Et bien, c’est tout le reste: les essais, les notes, les versions et les histoires que Tolkien a laissés derrière lui à sa mort et qui n’ont pas trouvé leur place dans Le Simarilion.
Autant vous dire qu’il ne faut pas s’y attaquer en croyant lire un roman, ni même un roman dense comme Le Silmarilion; il s’agit vraiment d’un travail de recherche présentant parfois plusieurs versions d’un même passage. Chaque chapitre est précédé et suivi des explications de Christopher Tolkien, qui explique sur quel type de support son père a écrit, en quelle année et en quel lieu, en quoi cette version est différente de celle du Silmarilion, en quoi tel élément est en contradiction avec un autre, quel détail est intéressant pour montrer le cheminement de son père, quel nom est une variante de tel autre, etc etc.
Je précise tout cela pour vous mettre en garde. Car j’avais beau le savoir, le choc a été rude! C’est bien la première fois que Tolkien est tellement tolkienesque que ma lecture en devient difficile.

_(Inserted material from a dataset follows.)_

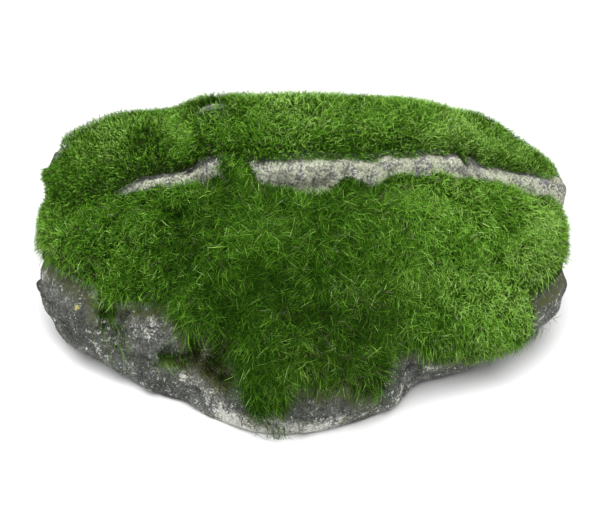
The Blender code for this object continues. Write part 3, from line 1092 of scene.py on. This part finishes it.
def build_strands(name, which, grid, count, length, seed, finish):
    """A mat's strands in pieces of a bounded size. Density = presence past the clearances x (1 -
    thin patches) x more on the front. Length = a random one x hem growth x ledge share x side
    share."""
    inside = grid["in_" + which]
    shape = inside.shape
    directions = grid["directions"].reshape(-1, 3)
    bridge = np.exp(-((apart(directions, *BRIDGE[:2]) / BRIDGE[2]) ** 4)).reshape(shape)
    thin = np.clip(1 - patches(directions, THIN_PATCHES), 0, 1).reshape(shape)
    azimuth = angles(leaning(directions))[0].reshape(shape)
    waver = EDGE_WAVER * lattice_noise(grid["places"].reshape(-1, 3), 0.006, 97).reshape(shape)
    if which == "crown":
        clear = grid["above"] + waver - round_the_stone(azimuth, CROWN_CLEARANCE, 1)
        present = smooth_step(clear / 0.002 + 0.5)
        spots = off_the_spots(directions, grid["stepped"].ravel()).reshape(shape)
        present = present * smooth_step((spots + waver - SPOT_CLEARANCE) / 0.002 + 0.5)
    else:
        clear = grid["below"] + waver - round_the_stone(azimuth, FLANK_CLEARANCE, 1)
        present = smooth_step(clear / 0.002 + 0.5)
        present = present * smooth_step((grid["over_hem"] - HEM_CLEARANCE) / 0.003 + 0.5)
        present = present * (1 - 0.4 * np.clip(1 - grid["over_hem"] / HEM_BAND, 0, 1))
    present = np.maximum(present, bridge * (inside > -0.012))
    front = 1 + 0.35 * smooth_step(0.5 - grid["normal"][..., 1] + 0.3 * grid["normal"][..., 2])
    found, seeded = scattered(grid, present * thin * front, count, seed)
    edge = np.clip(1 - found["over_hem"] / HEM_BAND, 0, 1) if which == "flank" else np.zeros(count)
    headed = unitised(found["directions"])
    depth = found[which + "_depth"]
    if which == "crown":
        depth = depth * crown_taper(found["above"])
    depth = np.maximum(np.maximum(depth, merged_depth(headed)) + patches(headed, DEPTH_PATCHES), 0.0016)
    found["top"] = seeded.uniform(0, 1, count) < TOP_SHARE
    from_ledge = np.clip(found["above" if which == "crown" else "below"] / LEDGE_BAND, 0, 1)
    in_front = smooth_step((angles(headed)[0] - FRONT_HEM_START) / 12)
    growth = HEM_GROWTH + (FRONT_HEM_GROWTH - HEM_GROWTH) * in_front
    lengths = seeded.uniform(*length, count) * (1 + (growth - 1) * edge) * (0.5 + 0.5 * from_ledge)
    lengths = lengths * (1 - SIDE_SHORTENING * smooth_step((np.abs(headed[:, 0]) - SIDE_START) / 0.25))
    lengths = lengths * np.where(found["top"], TOP_GROWTH, 1)
    tones = CROWN_TONES if which == "crown" else FLANK_TONES
    tint, tone = strand_looks(found, seeded, count, tones, HEM_BROWN * edge)
    tone = tone * (1 - 0.15 * edge)
    if which == "crown":
        # Painted light beside the ledge's upper edge.
        tone = np.minimum(tone * (1 + PAINTED_EDGE_LIGHT * np.exp(-((found["above"] / 0.022) ** 2))), 1)
    width = (CROWN_WIDTH if which == "crown" else FLANK_WIDTH) * seeded.uniform(0.75, 1.2, count)
    width = width * np.where(found["top"], TOP_GROWTH, 1)
    made = 0
    for layer, bends in ((found["top"], 2), (~found["top"], 0)):
        chosen = np.flatnonzero(layer)
        picked = {key: value[chosen] for key, value in found.items()}
        stations, side = strand_paths(picked, seeded, depth[chosen], lengths[chosen], edge[chosen], bends)
        pieces = math.ceil(len(chosen) * (2 * bends + 1) / TRIANGLES_PER_PIECE)
        for share in np.array_split(np.arange(len(chosen)), pieces):
            made += 1
            own = chosen[share]
            path = [station[share] for station in stations]
            mesh = ribbon_mesh(path, side[share], width[own], tint[own], tone[own], seeded)
            new_piece(f"{name}_{made}", *mesh, finish, which + "_moss", "moss")


def build_tufts(finish, seed):
    """Stray tufts: each strand's direction = its tuft's middle + a bell-shaped spread of half the
    reach."""
    seeded = np.random.default_rng(seed)
    *columns, strands = zip(*TUFTS)
    azimuth, elevation, reach, dead = (np.repeat(column, strands) for column in columns)
    count = len(azimuth)
    a = np.radians(azimuth + seeded.normal(0, 0.5, count) * reach)
    e = np.radians(elevation + seeded.normal(0, 0.5, count) * reach)
    directions = np.stack((np.sin(a) * np.cos(e), -np.cos(a) * np.cos(e), np.sin(e)), axis=1)
    field = fields(directions)
    found = {
        "directions": directions,
        "places": CORE + SHIFT + directions * weathered_radius(directions, field)[:, None],
        "normal": directions + np.array((0, -0.4, 0)),
        "top": np.ones(count, bool),
    }
    depth = np.full(count, STRAY_TUFT_DEPTH)
    lengths = seeded.uniform(*STRAY_TUFT_LENGTH, count)
    stations, side = strand_paths(found, seeded, depth, lengths, np.full(count, 0.8), 1)
    tint, tone = strand_looks(found, seeded, count, CROWN_TONES, dead)
    # Painted light: the tufts reach high on the root-to-tip ramp against the shade they hang in under the
    # hem.
    tone = np.minimum(tone * 2 + 0.4, 1)
    width = FLANK_WIDTH * seeded.uniform(0.9, 1.4, count)
    mesh = ribbon_mesh(stations, side, width, tint, tone, seeded)
    new_piece("stray_tufts", *mesh, finish, "flank_moss", "moss")


# -------- floor, light and camera
def build_floor():
    """A plain pale floor that curves up into a backdrop far behind: height = rise x smooth step of
    the depth."""
    x, y = np.meshgrid(np.linspace(-6, 6, 25), np.linspace(-4, 8, 49))
    z = 3.0 * smooth_step((y - 3) / 5)
    places = np.stack((x, y, z), axis=-1).reshape(-1, 3)
    row, column = np.meshgrid(np.arange(48), np.arange(24), indexing="ij")
    first = (row * 25 + column).ravel()
    corners = np.stack((first, first + 1, first + 26, first + 25), axis=1)
    mesh = bpy.data.meshes.new("floor")
    mesh.from_pydata(places.tolist(), [], corners.tolist())
    m = Mixer("pale_floor", 0.9, 0.1)
    tone = m.blend(m.noise(0.6, 2, 0.5), (0.86, 0.86, 0.86), (0.89, 0.89, 0.89))
    mesh.materials.append(m.colour(tone))
    floor = bpy.data.objects.new("floor", mesh)
    bpy.context.scene.collection.objects.link(floor)


def add_softbox(name, place, target, size, power):
    """A round soft light that looks from its place to its target."""
    light = bpy.data.lights.new(name, "AREA")
    light.shape = "DISK"
    light.size = size
    light.energy = power
    lamp = bpy.data.objects.new(name, light)
    lamp.location = place
    lamp.rotation_euler = (Vector(target) - Vector(place)).to_track_quat("-Z", "Y").to_euler()
    bpy.context.scene.collection.objects.link(lamp)


def light_studio():
    world = bpy.data.worlds.new("studio")
    world.use_nodes = True
    sky = world.node_tree.nodes["Background"]
    sky.inputs["Color"].default_value = (1, 1, 1, 1)
    sky.inputs["Strength"].default_value = 0.36
    bpy.context.scene.world = world
    add_softbox("overhead", (0.0, -0.40, 1.6), (0, 0, 0.05), 2.0, 57)
    add_softbox("front_fill", (-0.9, -1.5, 1.2), (0, 0, 0.08), 0.8, 5)
    bpy.context.scene.view_settings.view_transform = "Standard"


def place_camera():
    """Looks down by 38 degrees at the middle of the object from one metre."""
    target = Vector((0, 0, 0.07)) + Vector(SHIFT)
    tilt = math.radians(38)
    lens = bpy.data.cameras.new("camera")
    lens.sensor_width = 36
    lens.lens = 93.53
    camera = bpy.data.objects.new("camera", lens)
    camera.location = target + Vector((0, -math.cos(tilt), math.sin(tilt)))
    camera.rotation_euler = (math.radians(90) - tilt, 0, 0)
    bpy.context.scene.collection.objects.link(camera)
    bpy.context.scene.camera = camera


def dress():
    """Makes the finishes and every visible piece."""
    stone, bed, strand = weathered_stone(), moss_bed(), moss_strand()
    build_stone(stone)
    build_bed("crown_bed", CROWN_BED_GRID, "crown", bed)
    build_bed("flank_bed", FLANK_BED_GRID, "flank", bed)
    grid = field_grid()
    build_strands("crown_strands", "crown", grid, CROWN_STRANDS, CROWN_LENGTH, 101, strand)
    build_strands("flank_strands", "flank", grid, FLANK_STRANDS, FLANK_LENGTH, 102, strand)
    build_tufts(strand, 103)


dress()
build_floor()
light_studio()
place_camera()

Le Livre des contes perdus I se compose de dix chapitres et fait un peu moins de 300 pages dans mon édition. Dans le premier, Eriol, un homme, réussit à parvenir à Tol Eressëa, une île au large des terres des dieux où se trouve notamment Valinor. Il y rencontre des elfes qui lui racontent l’histoire de la création du monde. Ce livre suit donc le même chemin que Le Silmarilion: Iluvatar crée le monde, les Valar descendent sur la Terre, Melko (le futur Melkor Morgoth) commence à semer le trouble, les elfes apparaissent en Terre-du-Milieu puis rejoignent Valinor, et ainsi de suite jusqu’au réveil des hommes.
Je dois vraiment dire que découvrir encore plus de richesse au monde de Tolkien est passionnant. Ses autres livres m’ont toujours laissée bouche bée, mais on prend encore plus conscience ici de la quantité de travail que cet homme a abattue. Dès les années dix, il rédige des poèmes et des bouts de récit en plus de son travail et ne s’attaque à rien de moins qu’à la création du monde! C’est vraiment extraordinaire et mon admiration pour lui n’en a que redoublé. (L’énième coup porté aux miettes de mon égo d’adolescente qui voulait devenir écrivain, en revanche, m’a fait du mal, je dois le dire.)
En revanche, ce qui a rendu cette lecture si difficile, c’est le style ultra archaïsant. Tous ces "Know then that" et ces "but" qui ne signifient jamais "mais" et ces "thou" et "hast" à gogo, et ces phrases interminables sur les prémonitions des uns et des autres ont bien failli me faire abandonner. Sans compter que lire quatre versions d’affilée d’un même texte dont Tolkien n’a changé qu’environ un quart est une mission à même de décourager les plus braves.
Un exemple : "When their woes are now at the blackest and scarce any look for return of any joy again, behold winter unfurls her banners again and marches slowly south clad in ice with spears of frost and lashes of hail." Techniquement, cette image de l’hiver est très cruelle et très belle. Mais j’ai dû lire la phrase deux fois pour la comprendre et quand le problème se présente un paragraphe sur deux, on peut dire que la lecture est laborieuse.
J’ai donc mis un gros mois à lire ce livre, dont je lisais un chapitre de temps en temps et dont j’ai ignoré totalement l’annexe présentant l’étymologie de tous les noms propres utilisés. Sachez néanmoins que "there can be no doubt that the original meaning of Ilúvatar was ‘Sky-father’", et avouez que cette information primordiale va révolutionner votre journée et que vous m'en remercierez longtemps, lol.
Je crains que le prochain volume, Le Livre des contes perdus II, ne soit tout aussi difficile, les écrits concernés remontant tout aussi loin dans le temps. Il est amusant de penser que Tolkien, dans sa jeunesse, écrivait de manière encore plus archaïque que dans ses écrits les plus célèbres! Mais l’adepte que je suis ne reculera devant rien et j’en viendrai bien à bout. Rendez-vous dans deux ou trois mois pour la suite!